Spy chiefs were reluctant to be dragged into any issues that looked political so the issue of Russian interference became a “hot potato”.
The ISC found “credible” non-classified information that suggested Russia tried to influence the Scottish independence referendum in 2014.
But it said there was no post-EU referendum assessment of Russian attempts at interference and should have been.
MPs said new laws were needed to give the UK’s intelligence community the tools to tackle Russian spying, the laundering of dirty money and the people who enable it to happen.
That includes a revamp of the Official Secrets Act because it is not currently against the law to spy.

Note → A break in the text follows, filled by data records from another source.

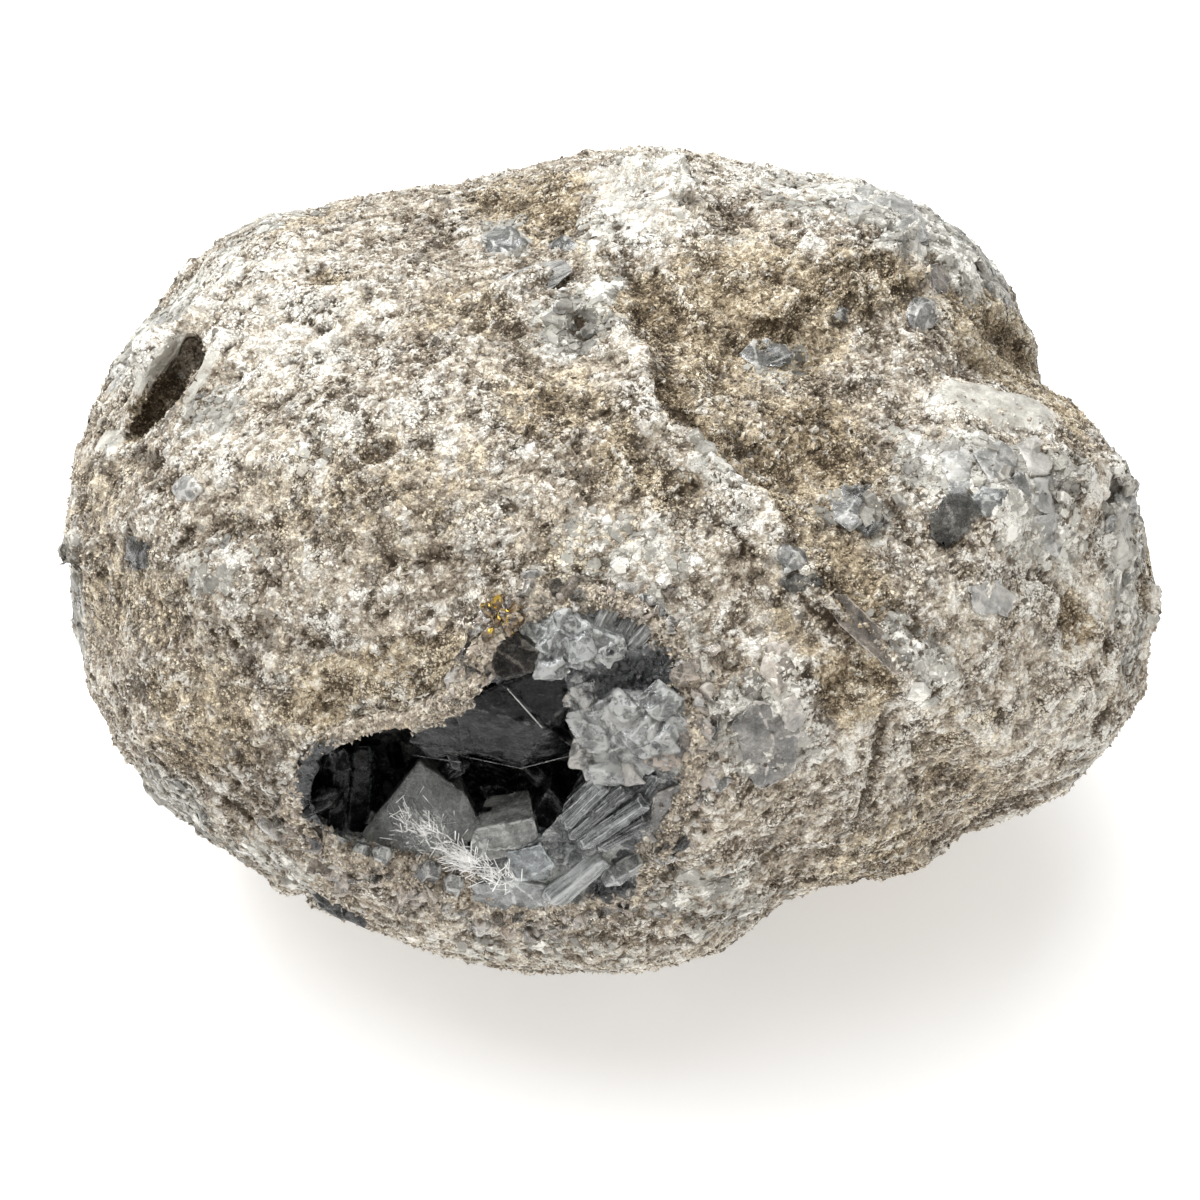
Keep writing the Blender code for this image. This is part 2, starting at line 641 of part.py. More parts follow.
def finished(obj):
    """Puts an object's Booleans into its mesh and keeps only the one large body."""
    bpy.context.view_layer.update()
    graph = bpy.context.evaluated_depsgraph_get()
    made = bmesh.new()
    made.from_mesh(obj.evaluated_get(graph).to_mesh())
    bodies = []
    left = set(made.verts)
    while left:
        body = set()
        edge = [left.pop()]
        while edge:
            vert = edge.pop()
            body.add(vert)
            near = {link.other_vert(vert) for link in vert.link_edges} & left
            left -= near
            edge.extend(near)
        bodies.append(body)
    bodies.sort(key=len)
    for body in bodies[:-1]:
        bmesh.ops.delete(made, geom=list(body), context="VERTS")
    bmesh.ops.triangulate(made, faces=made.faces)
    obj.modifiers.clear()
    made.to_mesh(obj.data)
    made.free()


def helpers(name):
    """A collection for solids that are only cut with or joined on."""
    made = bpy.data.collections.new(name)
    bpy.context.scene.collection.children.link(made)
    return made


def bed_depths(gap):
    """The depths of the rings of the bed of crystals, less a gap all round."""
    depths = [depth for depth, _ in HOLLOW_RINGS]
    depths[-1] += CRUST_WALL - gap
    return sorted([*depths, BED_DEPTH - gap, BED_DEPTH + BED_STEP - gap])


def stone(surface):
    made = nodule_mesh()
    worn_foot(made)
    nodule = object_of("stone", made)
    nodule.data.materials.append(material("matrix", (0.42, 0.38, 0.31), 0.9))
    outcrops = helpers("outer crystals")
    patch_blocks(surface, outcrops)
    for number, (start, end, width, thickness, turn) in enumerate(BEDDED):
        ends = [surface.front(right, up) + OUT * out for right, up, out in (start, end)]
        hull(f"bedded_{number}", prism_points(*ends, width, thickness, turn), outcrops)
    boolean(nodule, "UNION", outcrops)
    slot = hull("slot", [surface.behind(*corner) for corner in SLOT], helpers("slot"))
    boolean(nodule, "DIFFERENCE", slot)
    boolean(nodule, "DIFFERENCE", bag("pocket", surface, bed_depths(0.0), bed_radius(0.0)))
    return nodule


def crystal_crust(surface):
    """The bed of crystals: a shell between the matrix and the hollow, with crystals on it."""
    depths = bed_depths(SEAT_GAP)
    crust = bag("crystal_crust", surface, depths, bed_radius(SEAT_GAP))
    crust.hide_render = False
    crust.display_type = "TEXTURED"
    crust.data.materials.append(material("celestite", (0.45, 0.49, 0.50), 0.2))
    skin = object_of("crust_skin", nodule_mesh(), helper=True)
    boolean(crust, "INTERSECT", skin)
    hollow_depths = [depth for depth, _ in HOLLOW_RINGS]
    boolean(crust, "DIFFERENCE", bag("hollow", surface, hollow_depths, hollow_radius()))
    grown = helpers("pocket crystals")
    druse(surface, grown)
    cluster, *blocks = [block_points(*block, surface) for block in BLOCKS]
    cluster = hull("cluster", cluster, helpers("crystal cluster"))
    for number, block in enumerate(blocks):
        hull(f"block_{number}", block, grown)
    for number, (root, tip, *shape) in enumerate(PRISMS):
        ends = surface.behind(*root), surface.behind(*tip)
        hull(f"prism_{number}", prism_points(*ends, *shape), grown)
    boolean(cluster, "UNION", grown)
    bound = bag("bound", surface, depths, bed_radius(SEAT_GAP + GROWN_GAP))
    boolean(cluster, "INTERSECT", bound)
    boolean(crust, "UNION", cluster)
    return crust


def main():
    clear_scene()
    made = nodule_mesh()
    surface = Surface(made)
    made.free()
    stands = bpy.data.objects.new("stands", None)
    bpy.context.scene.collection.objects.link(stands)
    stands.location = (STANDS_AT[0] * MM, STANDS_AT[1] * MM, FOOT_HEIGHT * MM)
    for part in (stone(surface), crystal_crust(surface)):
        finished(part)
        part.parent = stands


main()
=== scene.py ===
import math

import bmesh
import bpy
import numpy as np
from mathutils import Euler, Matrix, Vector
from mathutils.bvhtree import BVHTree


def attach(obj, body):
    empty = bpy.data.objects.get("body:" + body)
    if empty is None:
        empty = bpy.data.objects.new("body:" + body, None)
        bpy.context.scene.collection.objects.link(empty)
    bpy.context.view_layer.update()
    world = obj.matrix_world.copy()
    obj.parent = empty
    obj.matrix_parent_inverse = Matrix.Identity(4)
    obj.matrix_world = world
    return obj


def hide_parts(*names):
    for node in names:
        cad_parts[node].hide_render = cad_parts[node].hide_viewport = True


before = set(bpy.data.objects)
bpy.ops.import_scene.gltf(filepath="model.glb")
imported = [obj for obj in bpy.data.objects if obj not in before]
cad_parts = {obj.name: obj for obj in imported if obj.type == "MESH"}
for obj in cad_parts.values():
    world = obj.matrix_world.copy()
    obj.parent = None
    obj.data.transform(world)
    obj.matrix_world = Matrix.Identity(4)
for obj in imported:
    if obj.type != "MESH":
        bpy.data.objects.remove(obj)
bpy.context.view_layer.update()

# Lengths are in millimetres. A place is (right, up, out) from the nodule's middle, as the
# camera sees it, with out towards the camera.
mm = 0.001
viewTilt = math.radians(42)
middle = np.array([0.1, -0.8, 61.2])
rightWay = np.array([1.0, 0.0, 0.0])
upWay = np.array([0.0, math.sin(viewTilt), math.cos(viewTilt)])
outWay = np.array([0.0, -math.cos(viewTilt), math.sin(viewTilt)])
viewFrame = np.stack([rightWay, upWay, outWay])


def placed(places):
    return middle + np.asarray(places, float) @ viewFrame


def viewed(points):
    return (points - middle) @ viewFrame.T


def ease(values, low=0.0, high=1.0):
    share = np.clip((values - low) / (high - low), 0, 1)
    return share * share * (3 - 2 * share)


# The camera stands where the photograph was taken from.
cameraPlan = {"distance": 600.0, "mmPerPixel": 0.1675, "pixels": 1200, "sensor": 36.0,
              "aim": (-1.68, -7.54), "clip": (0.01, 10.0)}


def makeCamera(plan):
    camera = bpy.data.objects.new("camera", bpy.data.cameras.new("camera"))
    bpy.context.scene.collection.objects.link(camera)
    camera.data.sensor_width = plan["sensor"]
    camera.data.lens = plan["distance"] / plan["mmPerPixel"] * plan["sensor"] / plan["pixels"]
    camera.data.clip_start, camera.data.clip_end = plan["clip"]
    camera.location = placed((*plan["aim"], plan["distance"])) * mm
    camera.rotation_euler = (math.pi / 2 - viewTilt, 0, 0)
    bpy.context.scene.camera = camera


makeCamera(cameraPlan)
print("camera placed")


# Patterns in space, worked out for many points at once.
cellPrimes = np.array((73856093, 19349663, 83492791))
seedPrime = 2654435761
scrambler = 0x45D9F3B
lowBits = 0xFFFFFFFF


def hashed(cells, seed, count):  # some numbers from 0 to 1 for each cell
    key = np.bitwise_xor.reduce(cells * cellPrimes, axis=-1)
    key = (key ^ (seed * seedPrime)) & lowBits
    numbers = []
    for _ in range(count):
        for _ in range(2):
            key = ((key ^ (key >> 16)) * scrambler) & lowBits
        key ^= key >> 16
        numbers.append(key / lowBits)
    return np.stack(numbers, -1)


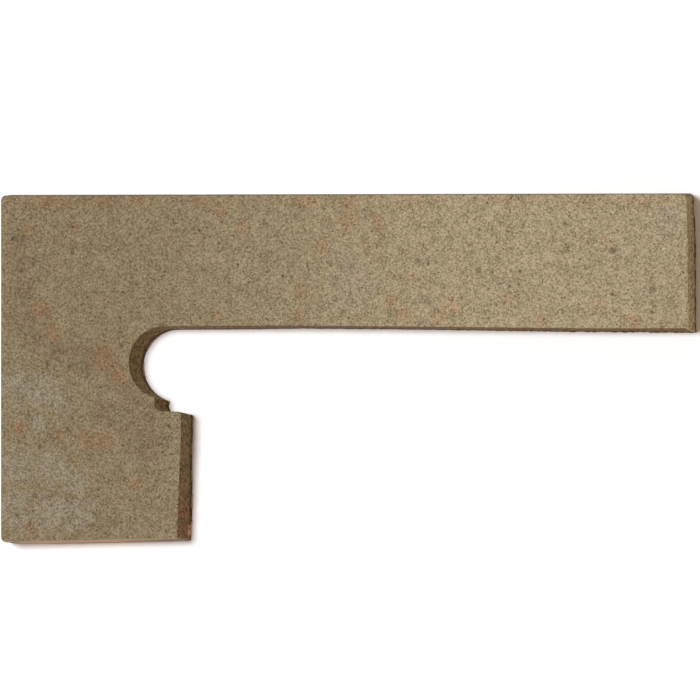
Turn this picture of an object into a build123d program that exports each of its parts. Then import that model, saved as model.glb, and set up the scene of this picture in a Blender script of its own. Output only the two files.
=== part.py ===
"""Stair skirting tile: one piece of fired stoneware, lying on its keyed back.

The long arm runs over a stair tread and the short leg stands against the riser below it. The
notch between them fits round the half-round nosing of the tread and the lip under that nosing.
Millimetres. +X runs along the arm, +Y up the wall as laid, +Z out of the wearing face.
The origin is at the middle of the bounding box, on the back.
"""

from build123d import *
import math
import os

# Outline, at the back, where it is widest
length = 400.0  # from the square end to the far end of the arm
height = 200.0  # from the foot of the leg to the top edge
arm_height = 77.2  # the band that stands above the tread, over the notch
tread_skew = 1.1  # the band is this much higher at the far end of the arm
leg_width = 108.8  # at the shoulder, just under the notch
leg_taper = 0.8  # the leg is this much narrower at its foot
foot_skew = 2.6  # the foot is this much shorter at the riser than at the square end
end_skew = 1.0  # the arm is this much shorter along its top edge

# Notch for the nosing, at the back
nose_radius = 20.5
nose_reach = 28.5  # from the riser edge to the deepest point of the notch
nose_wrap = 164.2  # degrees of the half round, from the arm round to the lip
lip_height = 7.8  # the small upright between the half round and the shoulder
lip_fillet = 4.2  # where the upright meets the shoulder

# Section, and how far each side leans in from the back to the face
thickness = 17.0  # over the keys of the back
moulded_lean = 0.5  # the square end and the top edge
end_lean = 1.3  # the far end of the arm
foot_lean = 1.7
tread_lean = 1.9  # the shoulder leans as much, out over the back
riser_lean = 3.5
nosing_lean = 5.0  # the half round and its upright, away from the riser edge
corner_radius = 3.0  # upright corners of the square end and of the top edge
shoulder_radius = 1.8  # upright corner between the shoulder and the riser edge
moulded_arris = 1.1  # rounding of the face along the top edge and the square end
cut_arris = 0.4  # rounding of the face along the edges that were cut

# Dovetail keys, which run along the back
key_pitch = 15.0
key_mouth = 6.5
key_root = 8.0
key_depth = 1.8
key_margin = 3.5  # least clay between the outermost key and a long edge

left = -length / 2
right = length / 2
top = height / 2
foot = -height / 2
tread_line = top - arm_height
riser_line = left + leg_width
nose_centre = (riser_line - nose_reach + nose_radius, tread_line - nose_radius)
lip_angle = math.radians(90 + nose_wrap)
lip_top = (
    nose_centre[0] + nose_radius * math.cos(lip_angle),
    nose_centre[1] + nose_radius * math.sin(lip_angle),
)
shoulder_line = lip_top[1] - lip_height


def leaning_wall(start, stop, lean):
    """The plane that stands on a line of the back and leans over to the left of its way."""
    along = Vector(*stop) - Vector(*start)
    over = Vector(-along.Y, along.X).normalized() * lean + Vector(0, 0, thickness)
    return Plane(origin=start, x_dir=along, z_dir=along.cross(over))


def leaning_block(outline, lean_x, lean_y):
    """The outline carried up from the back to the face, with a shift on the way."""
    way = Vector(lean_x, lean_y, thickness)
    return extrude(outline, way.length, dir=way.normalized())


def blank():
    """The full rectangle of clay, with the leaning sides of the square end, top, arm end and foot."""
    clay = Pos(0, 0, thickness / 2) * Box(length, height, thickness)
    sides = (
        ((left, top), (left, foot), moulded_lean),
        ((right, top), (left, top), moulded_lean),
        ((right, tread_line - tread_skew), (right - end_skew, top), end_lean),
        ((left, foot), (riser_line - leg_taper, foot + foot_skew), foot_lean),
    )
    for start, stop, lean in sides:
        clay = split(clay, leaning_wall(start, stop, lean), keep=Keep.BOTTOM)
    return clay


def nosing_space():
    """What is cut out under the arm, down to the shoulder: tread, half-round nosing and lip."""
    start = Vector(nose_centre[0], tread_line)
    end = Vector(right, tread_line - tread_skew)
    far = end + (end - start)
    rest = Polyline(lip_top, (lip_top[0], shoulder_line), (far.X, shoulder_line), far, start)
    outline = make_face([CenterArc(nose_centre, nose_radius, 90, nose_wrap), rest])
    return leaning_block(outline, -nosing_lean, tread_lean)


def riser_space():
    """What is cut out beside the leg, where the riser stands."""
    depth = nose_centre[1] - foot
    space = Pos(0, foot + depth / 2, thickness / 2) * Box(length, depth, thickness)
    wall = leaning_wall((riser_line - leg_taper, foot + foot_skew), (riser_line, shoulder_line), riser_lean)
    return split(space, wall, keep=Keep.TOP)


def uprights_near(tile, *places):
    """The edges that run up from the back nearest to the given places on it."""
    middle = thickness / 2
    uprights = tile.edges().filter_by(lambda edge: abs(edge.center().Z - middle) < middle / 2)
    return [uprights.sort_by_distance((x, y, middle))[0] for x, y in places]


def face_edge_near(tile, x, y):
    """The edge of the wearing face whose middle is nearest to a place."""
    edges = tile.faces().sort_by(Axis.Z)[-1].edges()
    return edges.sort_by_distance((x, y, thickness))[0]


def key_groove(middle):
    """One dovetail groove along the back, narrower at its mouth than at its root."""
    section = Plane.YZ * Pos(middle, 0, 0) * make_face(
        Polyline(
            (-key_mouth / 2, 0),
            (-key_root / 2, key_depth),
            (key_root / 2, key_depth),
            (key_mouth / 2, 0),
            close=True,
        )
    )
    return extrude(section, length, both=True)


def key_middles():
    """Where the grooves run, evenly spaced about the middle of the back."""
    reach = height / 2 - key_margin - key_root / 2
    each_side = int(reach // key_pitch)
    return [step * key_pitch for step in range(-each_side, each_side + 1)]


def skirting_tile():
    """The tile: clay blank, cut-out, rounded corners and arrises, and the keys along its back."""
    tile = blank() - nosing_space() - riser_space()
    corners = uprights_near(tile, (left, top), (left, foot), (right - end_skew, top))
    tile = fillet(corners, corner_radius)
    tile = fillet(uprights_near(tile, (riser_line, shoulder_line)), shoulder_radius)
    tile = fillet(uprights_near(tile, (lip_top[0], shoulder_line)), lip_fillet)
    tile = fillet(face_edge_near(tile, 0, top), moulded_arris)
    tile = fillet(face_edge_near(tile, (nose_centre[0] + right) / 2, tread_line), cut_arris)
    tile = fillet(face_edge_near(tile, riser_line, (shoulder_line + foot) / 2), cut_arris)
    return tile - [key_groove(middle) for middle in key_middles()]


os.makedirs("parts", exist_ok=True)
export_step(skirting_tile(), "parts/skirting_tile.step")
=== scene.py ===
"""Dresses the stair skirting tile: its clay relief, its fired finishes, and the stage it is shown on."""

import math

import bmesh
import bpy
import numpy as np
from bpy.props import FloatProperty, FloatVectorProperty, IntProperty, PointerProperty
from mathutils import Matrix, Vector, kdtree
from mathutils.geometry import delaunay_2d_cdt


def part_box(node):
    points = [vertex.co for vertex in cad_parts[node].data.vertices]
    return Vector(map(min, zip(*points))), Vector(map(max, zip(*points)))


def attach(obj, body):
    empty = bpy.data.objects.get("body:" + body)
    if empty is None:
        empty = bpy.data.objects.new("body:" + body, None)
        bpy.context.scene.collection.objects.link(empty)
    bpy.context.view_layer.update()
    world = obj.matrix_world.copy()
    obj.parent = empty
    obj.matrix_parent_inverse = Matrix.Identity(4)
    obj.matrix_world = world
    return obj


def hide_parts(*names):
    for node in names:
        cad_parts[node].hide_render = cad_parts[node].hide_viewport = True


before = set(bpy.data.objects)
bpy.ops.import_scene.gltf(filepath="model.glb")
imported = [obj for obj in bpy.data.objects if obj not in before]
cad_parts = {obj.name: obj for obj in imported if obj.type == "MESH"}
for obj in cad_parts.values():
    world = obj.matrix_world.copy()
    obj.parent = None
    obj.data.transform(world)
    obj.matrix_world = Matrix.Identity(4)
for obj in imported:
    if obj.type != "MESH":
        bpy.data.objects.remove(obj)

bl_info = {
    "name": "Stair skirting tile",
    "version": (1, 0, 0),
    "blender": (4, 5, 0),
    "location": "3D View > Sidebar > Tile",
    "description": "Builds the clay, the fired finishes and the stage of a stair skirting tile",
    "category": "Object",
}

NODE = "skirting_tile"
MM = 0.001  # a millimetre in the frame's metres
SHARP = math.radians(35)  # a turn of the outline that counts as a corner
FINISHES = ("Face", "Moulded edge", "Cut edge", "Back")
FACE, EDGE, CUT, BACK = range(len(FINISHES))
WALL_ROWS = 16  # rows of points up a wall, over the row at its foot
ARRIS_ROWS = 5  # rows of points round the arris, over those
PIT_RIM = 1.3  # where the face is whole again round a pit, in radii of the pit
MIX_A, MIX_B = 6, 7  # the two colours of a Mix node, whose sockets share their names
low_corner, high_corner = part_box(NODE)
thickness = high_corner[2] - low_corner[2]


def linear(hex_colour):
    """An sRGB hex colour as the linear values that a shader takes, fully opaque."""
    parts = [int(hex_colour[i : i + 2], 16) / 255 for i in (0, 2, 4)]
    return (*(c / 12.92 if c <= 0.04045 else ((c + 0.055) / 1.055) ** 2.4 for c in parts), 1.0)


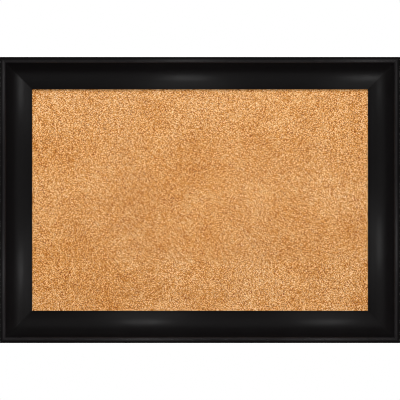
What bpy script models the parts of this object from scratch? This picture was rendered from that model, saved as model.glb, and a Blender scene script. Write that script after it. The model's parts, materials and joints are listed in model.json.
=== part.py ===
"""A cork bulletin board, 28 x 20 in, built as the separate pieces it is assembled from.

Four mitred rails of scooped black moulding carry a cork sheet, its fibre core and a hardboard back in
their rabbet. Framer's points keep that stack in, V-nails hold each mitre, and the back has two D-ring
hangers, screwed to the side rails, and two rubber bumpers.

The board hangs on a wall. It faces -Y, with +X to its right and +Z up, and the origin is the middle of
the wall plane that the bumpers touch. Every length is in metres.
"""
import math

import bmesh
import bpy
from mathutils import Matrix, Vector

# Driving dimensions of the board
BOARD_WIDTH = 0.7112
BOARD_HEIGHT = 0.5080
MOULDING_WIDTH = 0.05715
MOULDING_DEPTH = 0.03175
WALL_STANDOFF = 0.0048
GAP = 0.0003

# Moulding section: u runs in from the outer edge, v runs forward from the back of the rails
SHOULDER_RADIUS = 0.00525
BEAD_FLAT = 0.0020
BEAD_WIDTH = 0.0107
SCOOP_RADIUS = 0.045
SCOOP_MIDDLE = 0.038
SCOOP_FLOOR = 0.020
LIP_RADIUS = 0.0010
RABBET_WIDTH = 0.00815
RABBET_FLOOR = 0.0170
RABBET_WALL = MOULDING_WIDTH - RABBET_WIDTH
MITRE_TRIM = 0.0002

# Panel stack in the rabbet, from the front to the back
PANEL_CLEARANCE = 0.0018
PANEL_WIDTH = BOARD_WIDTH - 2 * (RABBET_WALL + PANEL_CLEARANCE)
PANEL_HEIGHT = BOARD_HEIGHT - 2 * (RABBET_WALL + PANEL_CLEARANCE)
CORK_THICKNESS = 0.0040
CORE_THICKNESS = 0.0050
BACK_THICKNESS = 0.0030

# V-nails across each mitre, driven from the back
NAIL_THICKNESS = 0.0006
NAIL_LEG = 0.0040
NAIL_DEPTH = 0.0100
NAIL_INSETS = {"outer": 0.014, "inner": 0.038}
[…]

The report highlighted the blunders made by Russian agents in the poisoning of Sergei and Yulia Skripal in Salisbury in March 2018 and the attempted infiltration of the Organisation for the Prohibition of Chemical Weapons (OPCW).
But the ISC said while the episode showed that Moscow’s spies are not infallible “it would be foolhardy to think that they are any less dangerous because of these mistakes”.
Social media companies who fail to remove state-backed disinformation should be named and shamed by the government, the ISC said.
It said internet giants who do not take exploitation of their networks by hostile states seriously are “failing to play their part” and must be forced into action.
The report highlights a range of attempts by the Kremlin to interfere in overseas elections, including “hack and leak” operations during the 2016 US presidential election.
The committee said Russian spread of disinformation is “all in support of its underlying foreign policy objectives”.
Despite these threats, the UK’s paper-based voting and counting system is “largely sound” and makes “any significant interference difficult”.
But the UK is clearly a target for Russia’s disinformation efforts and must step up its efforts to counter them, the ISC said.
“It is the social media companies who hold the key but are failing to play their part,” the report states.
The committee said that it was “surprisingly difficult” to establish who has responsibility for what during its investigation.